Jennifer Wilkins, PhD, RD
Workshop Leader, Engaging College Students in Sustainability through Dietary Guidance
Jennifer Wilkins, PhD, RD is currently the first Daina E. Falk Professor of Practice in Nutrition in the Department of Nutrition, Food Studies and Public Health at Syracuse University. She teaches undergraduate and graduate courses in community nutrition, food policy, nutrition education and program planning and conducts on consumer implications of emerging food systems, regional dietary guidance, health and sustainability. From 1993 to 2014, she was a senior extension associate in the Division of Nutritional Sciences at Cornell University. In 2008 she was appointed as the Community Coordinator for the Cornel Dietetic Internship Program and began teaching a graduate-level Community Nutrition course. In the early 1990s Jennifer conceptualized and developed the nation’s first regional food guide in the United States – called the Northeast Regional Food Guide. An updated version, MyPlate – Northeast is now available.
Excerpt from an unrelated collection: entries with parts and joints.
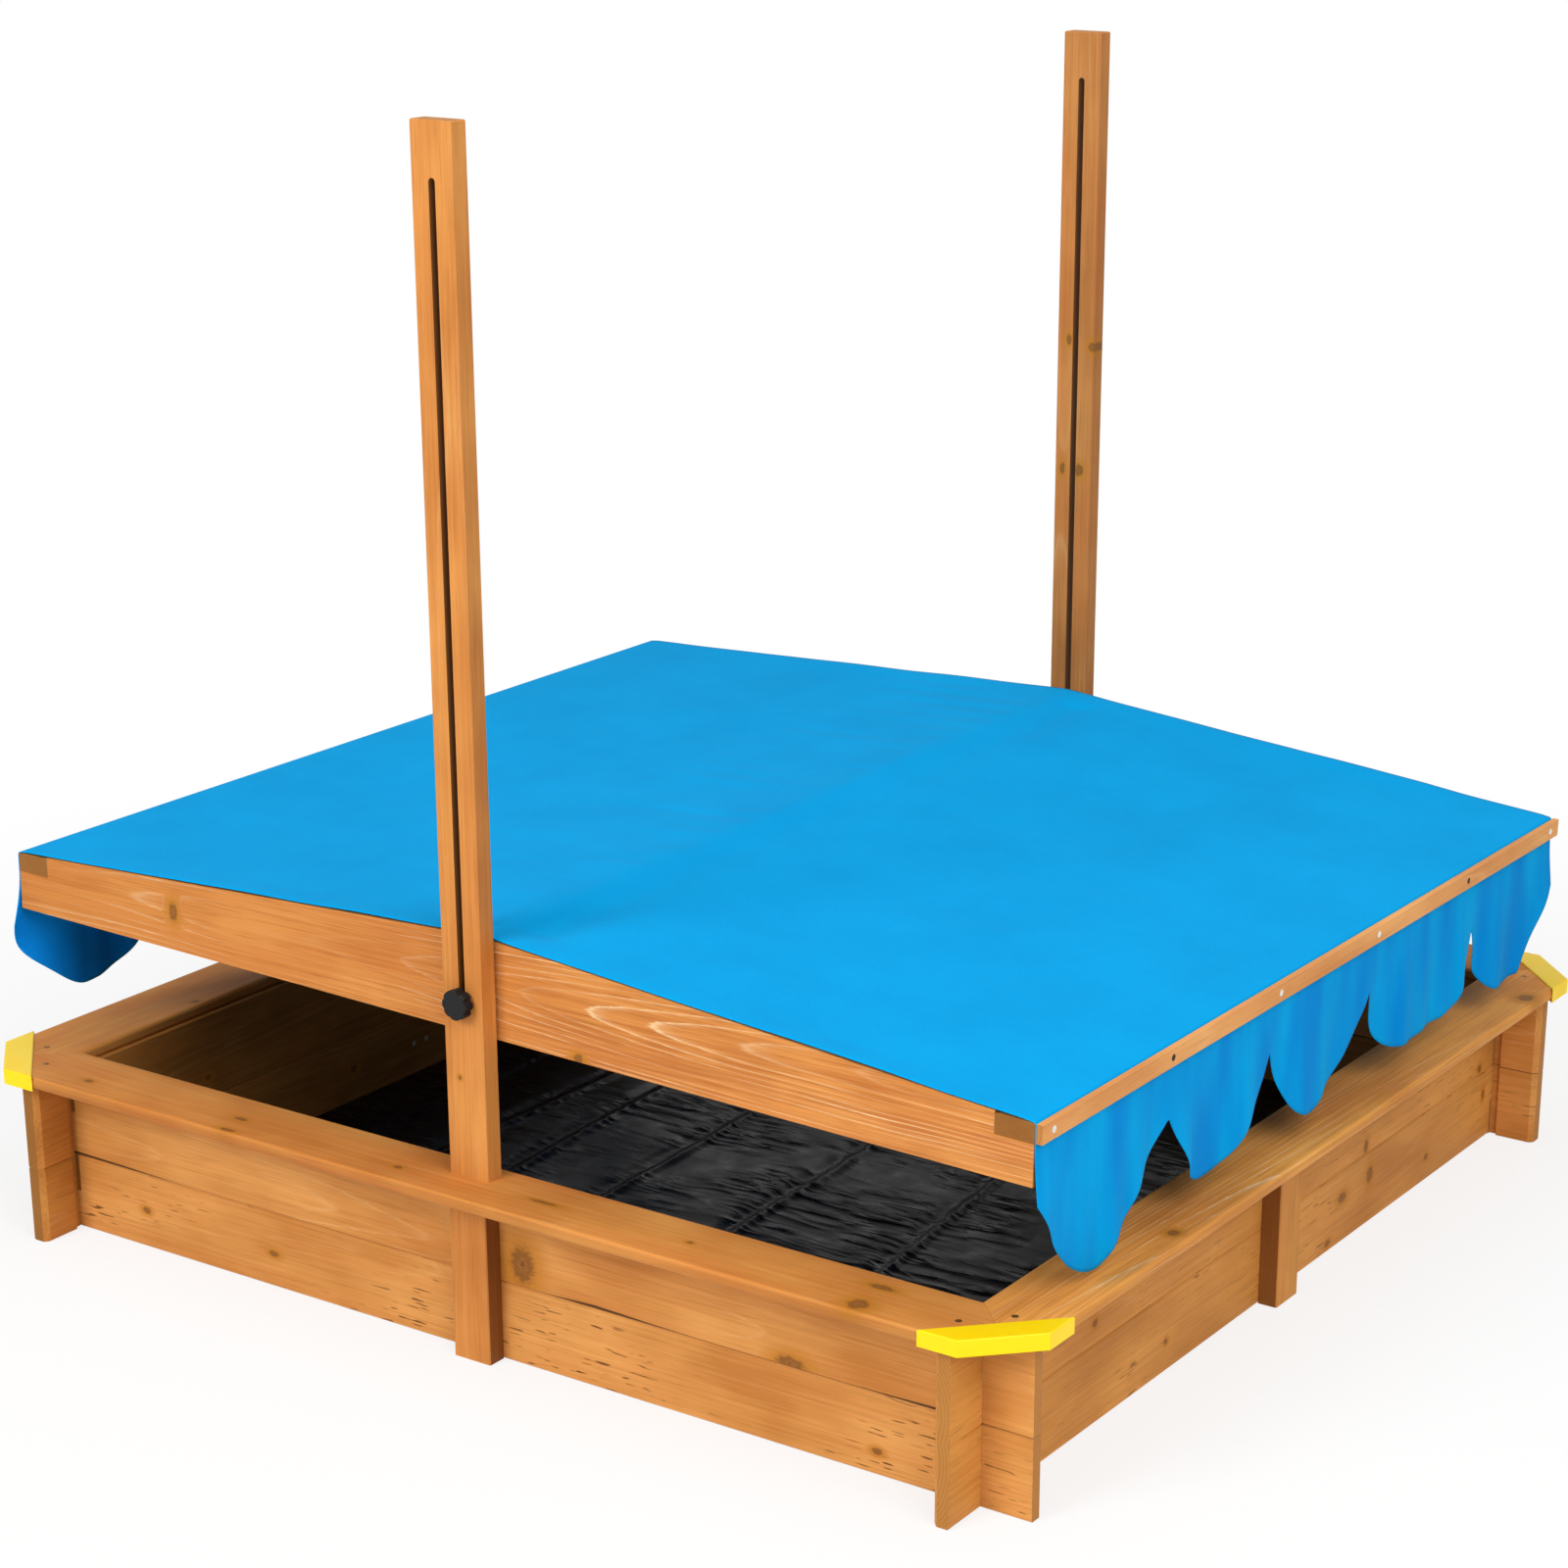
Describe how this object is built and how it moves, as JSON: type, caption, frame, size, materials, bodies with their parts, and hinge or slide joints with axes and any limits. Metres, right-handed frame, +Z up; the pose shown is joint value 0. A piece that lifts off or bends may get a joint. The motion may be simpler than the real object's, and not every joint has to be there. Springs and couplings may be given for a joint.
{
  "type": "sandbox with cover",
  "caption": "Wooden sandbox with bench edge, two slotted masts and a gabled cloth roof that slides up and tilts on clamp bolts.",
  "frame": {"origin": "on the ground, under the middle of the sandbox", "axes": "+Z up; +X along the near wall; +Y along the roof ridge, from the near mast to the far mast"},
  "size_m": [1.2032, 1.1532, 1.105],
  "materials": {
    "stained_wood": "honey stained softwood, matt",
    "yellow_plastic": "smooth moulded plastic",
    "black_plastic": "fine moulded grain",
    "blue_cloth": "plain woven polyester",
    "black_sheeting": "spun ground cover sheeting, slightly glossy",
    "zinc_steel": "zinc plated"
  },
  "bodies": {
    "base": {"near_lower_plank": "stained_wood", "near_upper_plank": "stained_wood", "far_lower_plank": "stained_wood", "far_upper_plank": "stained_wood", "left_lower_plank": "stained_wood", "left_upper_plank": "stained_wood", "right_lower_plank": "stained_wood", "right_upper_plank": "stained_wood", "near_seat_board": "stained_wood", "far_seat_board": "stained_wood", "left_seat_board": "stained_wood", "right_seat_board": "stained_wood", "near_left_corner_cap": "yellow_plastic", "near_right_corner_cap": "yellow_plastic", "far_left_corner_cap": "yellow_plastic", "far_right_corner_cap": "yellow_plastic", "near_mast": "stained_wood", "far_mast": "stained_wood", "near_centre_post": "stained_wood", "far_centre_post": "stained_wood", "left_centre_post": "stained_wood", "right_centre_post": "stained_wood", "ground_sheet": "black_sheeting", "seat_screws": "zinc_steel", "wall_screws": "zinc_steel"},
    "clamp_washers": {"near_knob_washer": "zinc_steel", "near_spacer_washer": "zinc_steel", "far_knob_washer": "zinc_steel", "far_spacer_washer": "zinc_steel"},
    "roof": {"near_gable_rail": "stained_wood", "far_gable_rail": "stained_wood", "left_cross_bar": "stained_wood", "right_cross_bar": "stained_wood", "ridge_bar": "stained_wood", "canopy_cloth": "blue_cloth", "left_valance": "blue_cloth", "right_valance": "blue_cloth", "right_batten": "stained_wood", "near_clamp_bolt": "zinc_steel", "far_clamp_bolt": "zinc_steel", "roof_screws": "zinc_steel", "batten_screws": "zinc_steel"},
    "near_knob": {"near_star_knob": "black_plastic"},
    "far_knob": {"far_star_knob": "black_plastic"}
  },
  "joints": [
    {"name": "roof_height", "type": "slide", "parent": "base", "child": "clamp_washers", "axis": [0, 0, 1], "range_m": [0, 0.705]},
    {"name": "roof_tilt", "type": "hinge", "parent": "clamp_washers", "child": "roof", "pos_m": [0, 0, 0.3465], "axis": [0, 1, 0], "range_deg": [-8, 8], "deforming": ["right_valance", "left_valance"]},
    {"name": "near_knob_turn", "type": "hinge", "parent": "roof", "child": "near_knob", "pos_m": [0, -0.5382, 0.3465], "axis": [0, -1, 0], "continuous": true},
    {"name": "far_knob_turn", "type": "hinge", "parent": "roof", "child": "far_knob", "pos_m": [0, 0.5382, 0.3465], "axis": [0, 1, 0], "continuous": true}
  ]
}
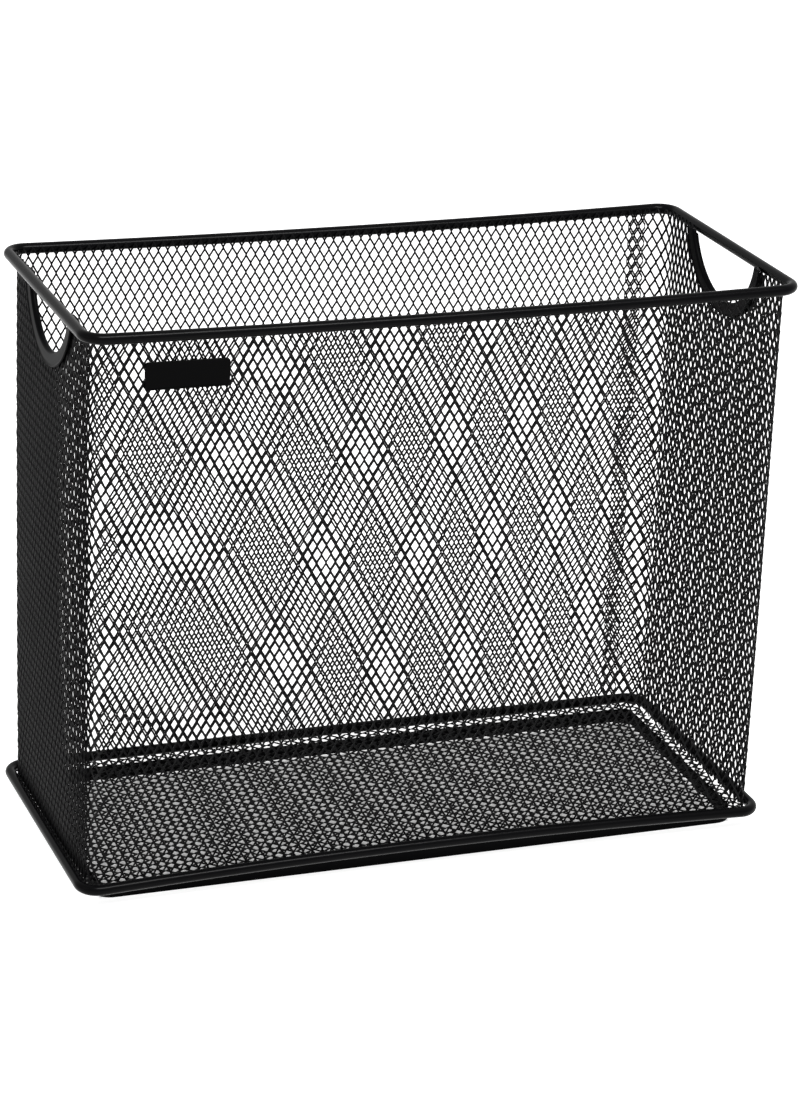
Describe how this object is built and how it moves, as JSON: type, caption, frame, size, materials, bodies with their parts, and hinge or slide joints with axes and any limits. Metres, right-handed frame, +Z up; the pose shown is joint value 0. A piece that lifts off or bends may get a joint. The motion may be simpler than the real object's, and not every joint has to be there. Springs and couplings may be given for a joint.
{
  "type": "hanging file rack",
  "caption": "Open-topped expanded-mesh box on a wire frame, with hand holes in both ends, for hanging letter-size files.",
  "frame": {"origin": "on the surface the rack stands on, under the middle of the box", "axes": "+X along the long side, +Y towards the back with the lapped seam, +Z up"},
  "size_m": [0.3174, 0.1396, 0.254],
  "materials": {
    "black_mesh": "semi-gloss powder coat",
    "black_wire": "semi-gloss powder coat",
    "black_trim": "satin powder coat",
    "plate": "gloss enamel"
  },
  "bodies": {
    "root": {"mesh_front": "black_mesh", "mesh_back": "black_mesh", "mesh_left_end": "black_mesh", "mesh_right_end": "black_mesh", "mesh_corners": "black_mesh", "seam_lap": "black_mesh", "floor_mesh": "black_mesh", "top_rim": "black_wire", "top_rim_weld": "black_wire", "base_rim": "black_wire", "base_rim_weld": "black_wire", "foot_frame": "black_trim", "hand_hole_trim_left": "black_trim", "hand_hole_trim_right": "black_trim", "name_plate": "plate"}
  },
  "joints": []
}
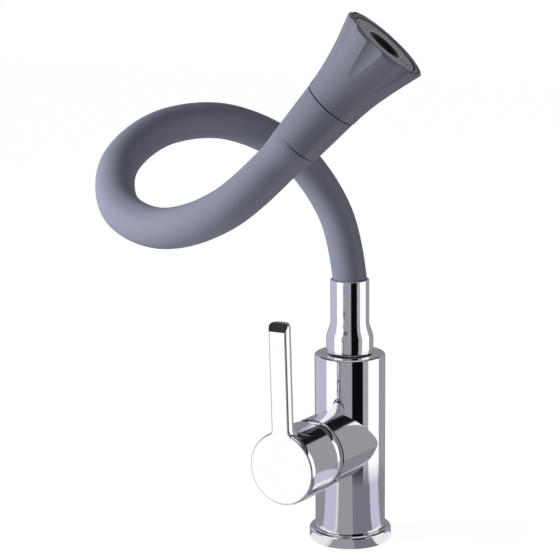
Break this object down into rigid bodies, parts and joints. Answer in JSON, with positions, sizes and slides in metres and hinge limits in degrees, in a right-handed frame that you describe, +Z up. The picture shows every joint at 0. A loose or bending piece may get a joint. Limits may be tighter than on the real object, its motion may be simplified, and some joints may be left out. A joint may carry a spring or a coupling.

As a Kellogg Food and Society Policy Fellow from 2004 to 2006 she developed a column, The Food Citizen, which appeared monthly in the Albany Times Union from 2006 to 2011. She has held leadership positions in several professional organizations including the Society for Nutrition Education and Behavior, the Academy of Nutrition and Dietetics, and the Agriculture, Food and Human Values Society.